At the hearing, Perkins and the Debtor stipulated to the entry of a prejudgment attachment in the amount of $390,299.02 ("Stipulation"). Thereafter, the [state c]ourt . . . entered an order for prejudgment remedy against the Debtor in the amount of $390,299.03 [(hereafter, the "Attachment")].
Joint Stip. of Facts. at 2, ¶ 5. The Attachment was recorded in the Westport Land Records on May 21, 2009.
On July 16, 2009, the debtor commenced this chapter 7 case. At that time, she continued to own the Property.
DISCUSSION
The court's analysis begins with relevant provisions of § 522(f):
(1) . . . the debtor may avoid the fixing of a lien on an interest of the debtor in property to the extent that such lien impairs an exemption to which the debtor would have been entitled under subsection (b) of this section, if such lien is —
(A) a judicial lien. . . .
* * *
The narrow issue here is whether the Attachment is a judicial lien that can be avoided under code § 522(f)(1) or is a consensual lien that can not be avoided. The bankruptcy code defines a judicial lien as a "lien obtained by judgment, levy, sequestration, or other legal or equitable process or proceeding." 11 U.S.C. § 101(36). A consensual lien falls within the code definition of a security interest, which is a "lien created by an agreement". 11 U.S.C. § 101(51).
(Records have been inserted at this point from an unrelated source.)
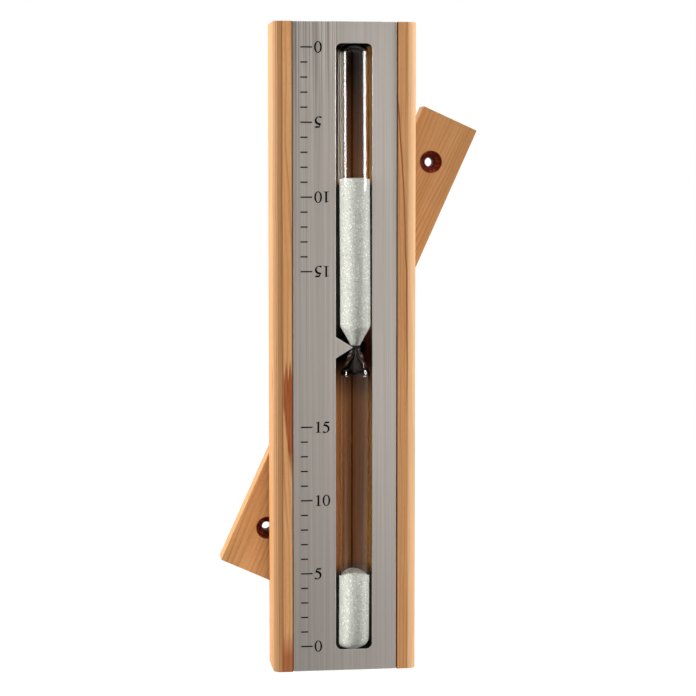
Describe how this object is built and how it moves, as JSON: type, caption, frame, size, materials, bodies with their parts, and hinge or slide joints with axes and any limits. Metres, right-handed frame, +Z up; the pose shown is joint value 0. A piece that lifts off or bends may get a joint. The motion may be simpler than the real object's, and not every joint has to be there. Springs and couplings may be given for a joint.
{
  "type": "sauna sand timer",
  "caption": "Wall-hung sandglass timer: a glass vial of sand in a grooved wooden housing behind a slotted steel scale plate, turned over on a pivot bolt in a wooden wall bar.",
  "frame": {"origin": "on the pivot's axis, in the plane of the wall that the bar's back lies on", "axes": "+Z up with the housing upright, +Y into the wall, +X to the right as seen from the front"},
  "size_m": [0.1298, 0.0399, 0.32],
  "materials": {
    "cedar_housing": "planed and sanded, raw",
    "cedar_bar": "planed, raw",
    "brushed_plate": "brushed along its length",
    "scale_ink": "screen printed",
    "vial_glass": "clear, drawn tube",
    "timer_sand": "fine grains",
    "end_pad_foam": "closed-cell foam",
    "plate_tape": "foam tape",
    "black_steel": "black oxide, oiled",
    "zinc_steel": "zinc plated",
    "spring_steel": "oiled",
    "sleeve_brass": "turned",
    "washer_nylon": "moulded",
    "nut_ring_nylon": "moulded"
  },
  "bodies": {
    "wall_mount": {"wall_bar": "cedar_bar", "friction_washer": "washer_nylon", "pivot_sleeve": "sleeve_brass", "disc_spring": "spring_steel", "head_washer": "black_steel", "pivot_bolt": "black_steel", "rear_washer": "zinc_steel", "lock_nut": "zinc_steel", "nut_insert": "nut_ring_nylon"},
    "timer": {"housing": "cedar_housing", "face_plate": "brushed_plate", "plate_tape_left": "plate_tape", "plate_tape_right": "plate_tape", "ticks_upper": "scale_ink", "ticks_lower": "scale_ink", "numerals_upper": "scale_ink", "numerals_lower": "scale_ink", "glass_vial": "vial_glass", "sand_upper": "timer_sand", "sand_lower": "timer_sand", "end_pad_top": "end_pad_foam", "end_pad_bottom": "end_pad_foam"}
  },
  "joints": [
    {"name": "timer_turn", "type": "hinge", "parent": "wall_mount", "child": "timer", "pos_m": [0, 0, 0], "axis": [0, -1, 0], "continuous": true}
  ]
}
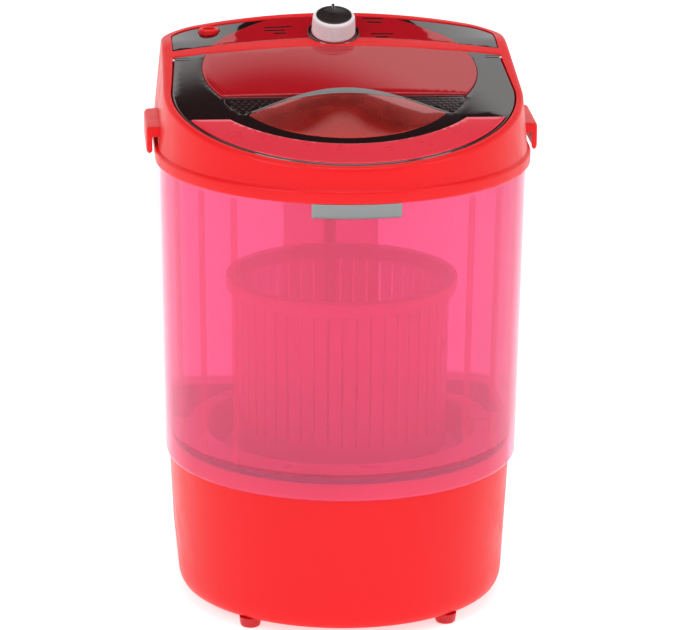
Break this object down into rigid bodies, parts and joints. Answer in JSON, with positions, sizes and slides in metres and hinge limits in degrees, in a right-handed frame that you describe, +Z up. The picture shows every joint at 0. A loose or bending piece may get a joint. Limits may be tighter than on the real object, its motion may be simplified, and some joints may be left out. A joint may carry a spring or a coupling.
{
  "type": "top load washing machine",
  "caption": "Compact top load washing machine with a translucent wash tub, lift-out spin basket, hinged lid, rear timer panel and belt-driven pulsator in an opaque base.",
  "frame": {"origin": "middle of the footprint on the floor the feet stand on", "axes": "+Z up, front towards -Y, +X to the right seen from the front; the drum turns about the Z axis"},
  "size_m": [0.368, 0.352, 0.5449],
  "materials": {
    "red_plastic": "glossy moulded",
    "base_plastic": "satin moulded",
    "foot_rubber": "matte",
    "tub_plastic": "translucent, glossy",
    "conduit_plastic": "translucent",
    "basket_plastic": "translucent, satin",
    "pulsator_plastic": "satin",
    "smoked_plastic": "deep gloss",
    "red_clear": "translucent, glossy",
    "metallic_red": "metallic lacquer",
    "front_band_red": "glossy",
    "silver_trim": "brushed",
    "knob_white": "satin",
    "steel": "plated",
    "cast_aluminium": "cast",
    "black_rubber": "matte",
    "motor_grey": "painted",
    "copper_winding": "lacquered windings",
    "timer_grey": "matte"
  },
  "bodies": {
    "root": {"base_housing": "red_plastic", "bottom_plate": "base_plastic", "rubber_feet": "foot_rubber", "foot_screws": "steel", "wash_tub": "tub_plastic", "base_screws": "steel", "top_collar": "red_plastic", "label_plate": "silver_trim", "left_handle": "red_plastic", "right_handle": "red_plastic", "handle_screws": "steel", "overflow_cover": "tub_plastic", "overflow_pipe": "base_plastic", "wire_conduit": "conduit_plastic", "wiring_lead": "timer_grey", "splash_tray": "base_plastic", "panel_fascia": "smoked_plastic", "panel_window": "red_clear", "knob_bezel": "smoked_plastic", "inlet_port": "red_plastic", "timer_body": "timer_grey", "hinge_pins": "steel", "bearing_housing": "cast_aluminium", "housing_screws": "steel", "shaft_seal": "black_rubber", "upper_bearing": "steel", "lower_bearing": "steel", "drive_belt": "black_rubber", "motor_bracket": "steel", "bracket_screws": "steel", "motor_mounts": "black_rubber", "motor_bolts": "steel", "motor_case": "motor_grey", "motor_end_cover": "motor_grey", "motor_stator": "copper_winding", "capacitor": "cast_aluminium", "capacitor_clip": "steel", "drain_hose": "black_rubber", "drain_spigot": "base_plastic", "cable_gland": "black_rubber"},
    "lid": {"lid_frame": "smoked_plastic", "lid_window": "red_clear", "lid_grip_dome": "metallic_red", "lid_trim_arc": "silver_trim", "lid_front_band": "front_band_red", "lid_grilles": "smoked_plastic"},
    "timer_dial": {"timer_shaft": "steel", "timer_knob": "knob_white", "knob_cap": "smoked_plastic"},
    "spindle": {"drive_shaft": "steel", "pulsator": "pulsator_plastic", "pulsator_screw": "steel", "pulsator_cap": "pulsator_plastic", "driven_pulley": "cast_aluminium", "pulley_nut": "steel"},
    "basket": {"spin_basket": "basket_plastic"},
    "motor_rotor": {"motor_rotor_core": "steel", "motor_shaft": "steel", "motor_pulley": "cast_aluminium"}
  },
  "joints": [
    {"name": "lid_hinge", "type": "hinge", "parent": "root", "child": "lid", "pos_m": [0, 0.07102, 0.50302], "axis": [-1, 0, 0], "range_deg": [0, 105]},
    {"name": "timer_turn", "type": "hinge", "parent": "root", "child": "timer_dial", "pos_m": [0, 0.125, 0.51741], "axis": [0, -0.3094, 0.9509], "range_deg": [-330, 0]},
    {"name": "pulsator_spin", "type": "hinge", "parent": "root", "child": "spindle", "pos_m": [0, 0, 0.1], "axis": [0, 0, 1], "continuous": true},
    {"name": "motor_spin", "type": "hinge", "parent": "root", "child": "motor_rotor", "pos_m": [0, 0.096, 0.1], "axis": [0, 0, 1], "continuous": true},
    {"name": "basket_lift", "type": "slide", "parent": "spindle", "child": "basket", "axis": [0, 0, 1], "range_m": [0, 0.12]}
  ],
  "couplings": [
    {"joint": "motor_spin", "follows": "pulsator_spin", "ratio": 3.5}
  ]
}
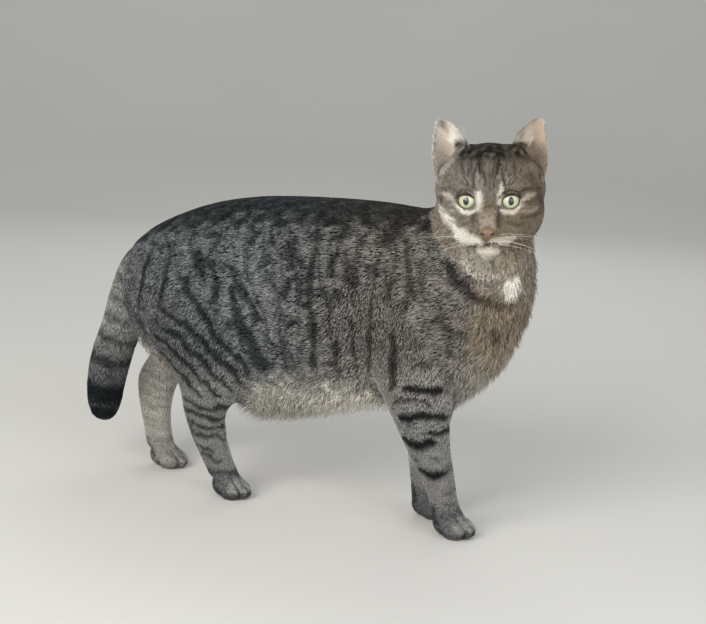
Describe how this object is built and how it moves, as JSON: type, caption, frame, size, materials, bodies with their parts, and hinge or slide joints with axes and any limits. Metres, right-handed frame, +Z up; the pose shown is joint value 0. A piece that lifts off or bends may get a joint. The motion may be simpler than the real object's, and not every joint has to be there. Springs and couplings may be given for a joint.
{
  "type": "european shorthair cat, still life-size model",
  "caption": "Life-size standing tabby shorthair cat with its head turned to its right, a still display model that rests on its four paws.",
  "frame": {"origin": "on the floor under the middle of the cat's bounding box", "axes": "+X the way the body faces, +Y the cat's left, +Z up"},
  "size_m": [0.475, 0.149, 0.3841],
  "materials": {
    "coat": "matte",
    "eye": "gloss"
  },
  "bodies": {
    "root": {"ear_left": "coat", "ear_right": "coat", "head": "coat", "leg_front_left": "coat", "leg_front_right": "coat", "leg_hind_left": "coat", "leg_hind_right": "coat", "neck": "coat", "paw_front_left": "coat", "paw_front_right": "coat", "paw_hind_left": "coat", "paw_hind_right": "coat", "tail_base": "coat", "tail_middle": "coat", "tail_tip": "coat", "torso": "coat", "eye_left": "eye", "eye_right": "eye"}
  },
  "joints": []
}
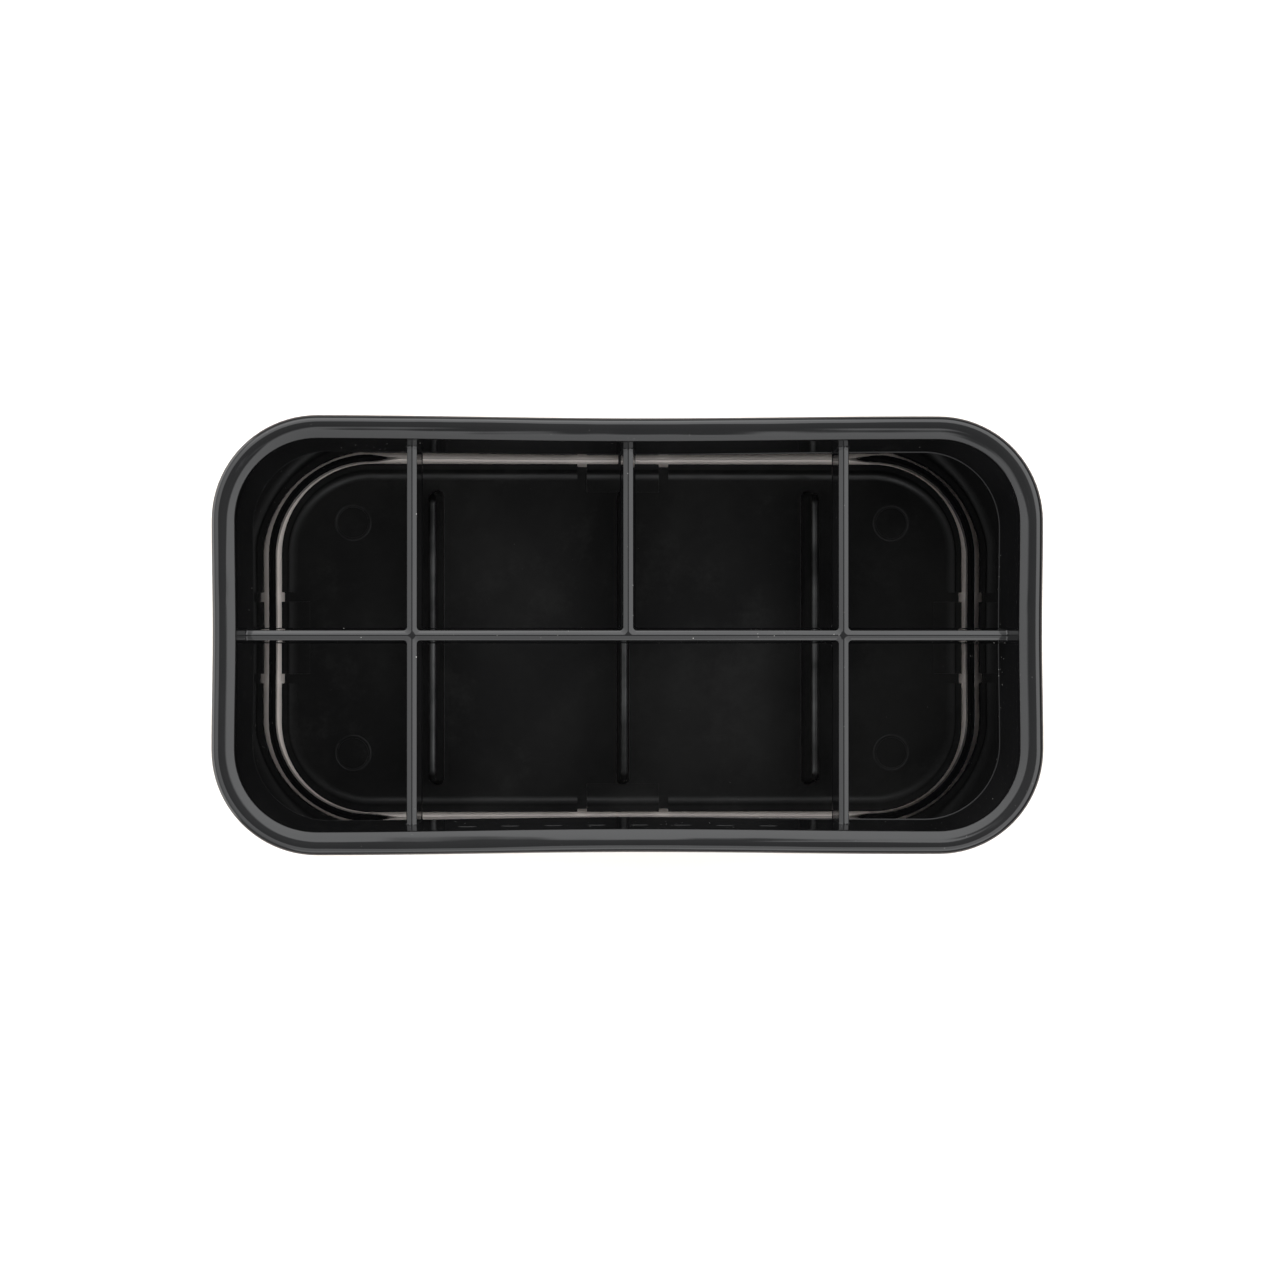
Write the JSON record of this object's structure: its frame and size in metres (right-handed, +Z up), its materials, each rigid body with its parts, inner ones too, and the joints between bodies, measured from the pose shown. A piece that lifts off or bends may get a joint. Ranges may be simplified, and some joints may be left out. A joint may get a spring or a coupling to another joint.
{
  "type": "divided display tray",
  "caption": "Deep free-standing black tray with rounded corners: a lift-off collar with a shallow cell grid, a flared sleeve and a separate floor plate on rubber feet.",
  "frame": {"origin": "centre of the footprint on the surface that the rubber feet stand on", "axes": "+Z up, +X along the long side, +Y towards the back, the side with the half divider"},
  "size_m": [0.2054, 0.1076, 0.109],
  "materials": {
    "shell_gloss": "high-gloss black injection-moulded plastic with faint flow waviness and dust",
    "floor_satin": "satin black moulded plastic, finely grained on top",
    "foot_rubber": "matte black rubber"
  },
  "bodies": {
    "base": {"floor_plate": "floor_satin", "foot_front_left": "foot_rubber", "foot_front_right": "foot_rubber", "foot_back_left": "foot_rubber", "foot_back_right": "foot_rubber"},
    "sleeve": {"sleeve": "shell_gloss"},
    "collar": {"collar": "shell_gloss"},
    "latch_left": {"latch_left": "floor_satin"},
    "latch_right": {"latch_right": "floor_satin"},
    "latch_front": {"latch_front": "floor_satin"},
    "latch_back": {"latch_back": "floor_satin"}
  },
  "joints": [
    {"name": "sleeve_lift", "type": "slide", "parent": "base", "child": "sleeve", "axis": [0, 0, 1], "range_m": [0, 0.035]},
    {"name": "collar_lift", "type": "slide", "parent": "sleeve", "child": "collar", "axis": [0, 0, 1], "range_m": [0, 0.04]},
    {"name": "latch_left_flex", "type": "hinge", "parent": "base", "child": "latch_left", "pos_m": [-0.0909, 0, 0.0032], "axis": [0, -1, 0], "range_deg": [0, 6], "stiffness_Nm_per_rad": 0.05},
    {"name": "latch_right_flex", "type": "hinge", "parent": "base", "child": "latch_right", "pos_m": [0.0909, 0, 0.0032], "axis": [0, 1, 0], "range_deg": [0, 6], "stiffness_Nm_per_rad": 0.05},
    {"name": "latch_front_flex", "type": "hinge", "parent": "base", "child": "latch_front", "pos_m": [0, -0.0431, 0.0032], "axis": [1, 0, 0], "range_deg": [0, 6], "stiffness_Nm_per_rad": 0.05},
    {"name": "latch_back_flex", "type": "hinge", "parent": "base", "child": "latch_back", "pos_m": [0, 0.0431, 0.0032], "axis": [-1, 0, 0], "range_deg": [0, 6], "stiffness_Nm_per_rad": 0.05}
  ]
}
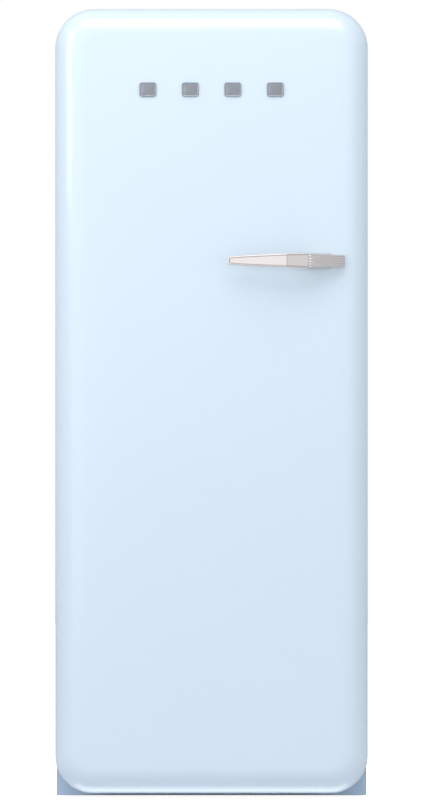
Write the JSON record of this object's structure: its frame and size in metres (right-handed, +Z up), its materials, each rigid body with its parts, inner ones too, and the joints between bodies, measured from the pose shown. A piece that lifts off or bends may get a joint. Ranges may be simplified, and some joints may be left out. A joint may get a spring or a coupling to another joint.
{
  "type": "refrigerator",
  "caption": "Rounded single-door refrigerator with a freezer box at the top inside, lever handle, glass shelves, drawers, door bins, and a compressor and condenser at the back.",
  "frame": {"origin": "centre of the footprint, on the floor", "axes": "+Z up, -Y out of the door's face, +X to the right seen from the front; the door is hinged on the -X side"},
  "size_m": [0.601, 0.728, 1.527],
  "materials": {
    "blue_enamel": "gloss enamel",
    "chrome": "bright nickel-chrome",
    "white_plastic": "satin",
    "clear_plastic": "clear polystyrene",
    "shelf_glass": "tempered sheet glass",
    "grey_rubber": "matt magnetic seal",
    "black_paint": "satin black paint",
    "black_plastic": "grained black moulding",
    "black_rubber": "matt",
    "zinc_steel": "galvanised, dull",
    "foam": "rigid foam, unseen",
    "copper": "drawn copper pipe",
    "aluminium": "satin"
  },
  "bodies": {
    "cabinet": {"cabinet_shell": "blue_enamel", "cabinet_front_frame": "blue_enamel", "bottle_rack": "chrome", "cabinet_liner": "white_plastic", "control_housing": "white_plastic", "evaporation_tray": "white_plastic", "lamp_lens": "clear_plastic", "shelf_glass_upper": "shelf_glass", "shelf_glass_middle": "shelf_glass", "chill_cover_glass": "shelf_glass", "crisper_cover_glass": "shelf_glass", "compressor": "black_paint", "compressor_foot_plate": "black_paint", "condenser_coil": "black_paint", "wall_spacer_left": "black_plastic", "wall_spacer_right": "black_plastic", "starter_relay": "black_plastic", "mains_inlet": "black_rubber", "back_panel": "zinc_steel", "machine_bay_panel": "zinc_steel", "base_pan": "zinc_steel", "compressor_rail": "zinc_steel", "hinge_bracket_top": "zinc_steel", "hinge_bracket_bottom": "zinc_steel", "roller_bracket_left": "zinc_steel", "roller_bracket_right": "zinc_steel", "cabinet_foam": "foam", "discharge_pipe": "copper", "suction_pipe": "copper", "freezer_box": "aluminium", "shelf_trim_upper": "aluminium", "shelf_trim_middle": "aluminium"},
    "door": {"door_skin": "blue_enamel", "door_foam": "foam", "door_liner": "white_plastic", "door_gasket": "grey_rubber", "handle_bar": "chrome", "handle_foot": "chrome", "badge_1": "chrome", "badge_2": "chrome", "badge_3": "chrome", "badge_4": "chrome", "bottle_bin": "clear_plastic", "bottle_bin_rail": "chrome", "middle_bin": "clear_plastic", "middle_bin_rail": "chrome", "upper_bin": "clear_plastic", "upper_bin_rail": "chrome", "dairy_bin": "clear_plastic", "hinge_bush_top": "white_plastic", "hinge_bush_bottom": "white_plastic"},
    "dairy_lid": {"dairy_lid": "clear_plastic"},
    "freezer_flap": {"freezer_flap": "white_plastic"},
    "crisper": {"crisper": "clear_plastic"},
    "chill_drawer": {"chill_drawer": "clear_plastic"},
    "thermostat_knob": {"thermostat_knob": "white_plastic"},
    "foot_left": {"foot_left": "grey_rubber"},
    "foot_right": {"foot_right": "grey_rubber"},
    "roller_left": {"roller_left": "white_plastic"},
    "roller_right": {"roller_right": "white_plastic"}
  },
  "joints": [
    {"name": "door_hinge", "type": "hinge", "parent": "cabinet", "child": "door", "pos_m": [-0.2805, -0.215, 0.75], "axis": [0, 0, -1], "range_deg": [0, 115]},
    {"name": "dairy_lid_hinge", "type": "hinge", "parent": "door", "child": "dairy_lid", "pos_m": [0, -0.1755, 1.2605], "axis": [1, 0, 0], "range_deg": [0, 90]},
    {"name": "freezer_flap_hinge", "type": "hinge", "parent": "cabinet", "child": "freezer_flap", "pos_m": [-0.2315, -0.0593, 1.318], "axis": [0, 0, -1], "range_deg": [0, 82]},
    {"name": "crisper_slide", "type": "slide", "parent": "cabinet", "child": "crisper", "axis": [0, -1, 0], "range_m": [0, 0.115]},
    {"name": "chill_drawer_slide", "type": "slide", "parent": "cabinet", "child": "chill_drawer", "axis": [0, -1, 0], "range_m": [0, 0.185]},
    {"name": "thermostat_turn", "type": "hinge", "parent": "cabinet", "child": "thermostat_knob", "pos_m": [0.085, -0.045, 1.158], "axis": [0, -1, 0], "range_deg": [0, 270]},
    {"name": "foot_left_screw", "type": "slide", "parent": "cabinet", "child": "foot_left", "axis": [0, 0, -1], "range_m": [0, 0.015]},
    {"name": "foot_right_screw", "type": "slide", "parent": "cabinet", "child": "foot_right", "axis": [0, 0, -1], "range_m": [0, 0.015]},
    {"name": "roller_left_spin", "type": "hinge", "parent": "cabinet", "child": "roller_left", "pos_m": [-0.262, 0.3, 0.009], "axis": [1, 0, 0], "continuous": true},
    {"name": "roller_right_spin", "type": "hinge", "parent": "cabinet", "child": "roller_right", "pos_m": [0.262, 0.3, 0.009], "axis": [1, 0, 0], "continuous": true}
  ],
  "couplings": [
    {"joint": "freezer_flap_hinge", "follows": "door_hinge", "ratio": 0.7},
    {"joint": "crisper_slide", "follows": "door_hinge", "m_per_rad": 0.055},
    {"joint": "chill_drawer_slide", "follows": "door_hinge", "m_per_rad": 0.09}
  ]
}
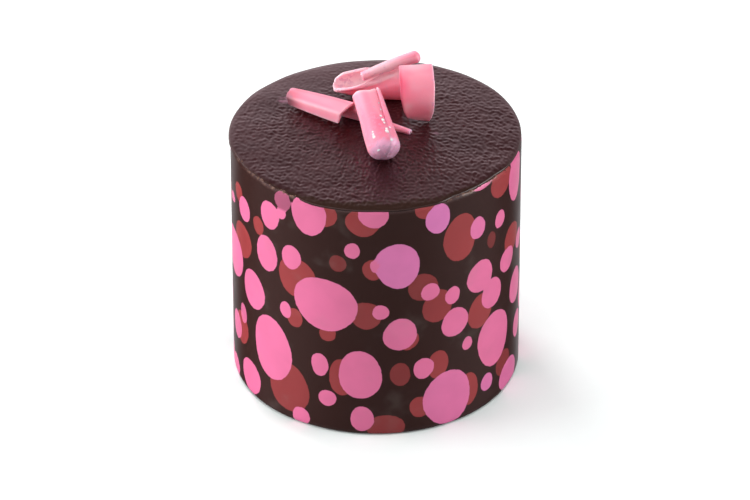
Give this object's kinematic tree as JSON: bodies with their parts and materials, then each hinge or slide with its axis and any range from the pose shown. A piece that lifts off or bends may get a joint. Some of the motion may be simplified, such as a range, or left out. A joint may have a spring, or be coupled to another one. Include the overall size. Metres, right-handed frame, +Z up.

The law in this district supports the debtor's position. "[The creditor's] lien was created by the state court judgment, not by the consent of the debtor to the judgment. `[A] consent judgment fit[s] within the definition of `judicial lien' in 11 U.S.C. § 101[(36)].'" Holyst v. Diamond Int'l Corp. (In re Holyst), 19 B.R. 14, 16 (Bankr. D. Conn. 1982) (quoting In re Ashe, 669 F.2d 105, 109 (3rd Cir. 1982)). Like the lien in Holyst, the Attachment was created by a state court judgment, not by the debtor's consent to the amount of the judgment. Moreover, but for Perkins' state court action, attachment — a legal process — would not be possible, as a prejudgment attachment is granted only in conjunction with a legal action. See, e.g., Conn. Gen. Stat. § 52-278a(d) (defining "prejudgment remedy" as "any remedy or combination of remedies that enables a person by way of attachment . . . to deprive the defendant in a civil action of, or affect the use, possession or enjoyment by such defendant of, his property prior to final judgment . . .") (emphasis added); see also, e.g., Marlin Broadcasting, LLC v. Law Office of Kent Avery, LLC, 101 Conn. App. 638, 647 (2007) (further citation omitted) (stating that an adjudication made by the court on an application for a prejudgment remedy is collateral to the underlying proceeding). Thus, despite the debtor's agreement to a prejudgment attachment in a lesser amount than originally sought by Perkins, see "Stipulated Agreement of the Parties", attached to debtor's Memorandum in Response ("Both parties agree that the [prejudgment remedy] may enter in the amount of $390,229.03"), the resulting Attachment is a judicial lien within the context of § 101(36) as it came into existence by means of judicial action. See also Turner v. Emmons Wilson, Inc. (In re Milton Group, Inc.), 28 B.R. 789 (Bankr. S.D.N.Y. 1983) (finding prejudgment attachments arising under Connecticut state law were judicial liens as they were "obtained only after judicial action").
In 1982, the definition for "judicial lien" was found in code § 101(27); it has since been re-numbered as § 101(36).
This conclusion dovetails with clear Second Circuit law that a "debtor is permitted, even if he lacks an equity interest in the property [as is the case here], to avoid the fixing of a judicial lien on the property if that avoidance would allow him to enjoy an exemption provided by § 522(b)." Brown v. Dellinger (In re Brown), 734 F.2d 119, 125 (2d Cir. 1984) (citing with approval, inter alia, In re Chesanow, 25 B.R. 229, 230-31 (Bankr. D. Conn. 1982).
CONCLUSION
Accordingly, the debtor's motion to avoid the Attachment is GRANTED, and IT IS SO ORDERED.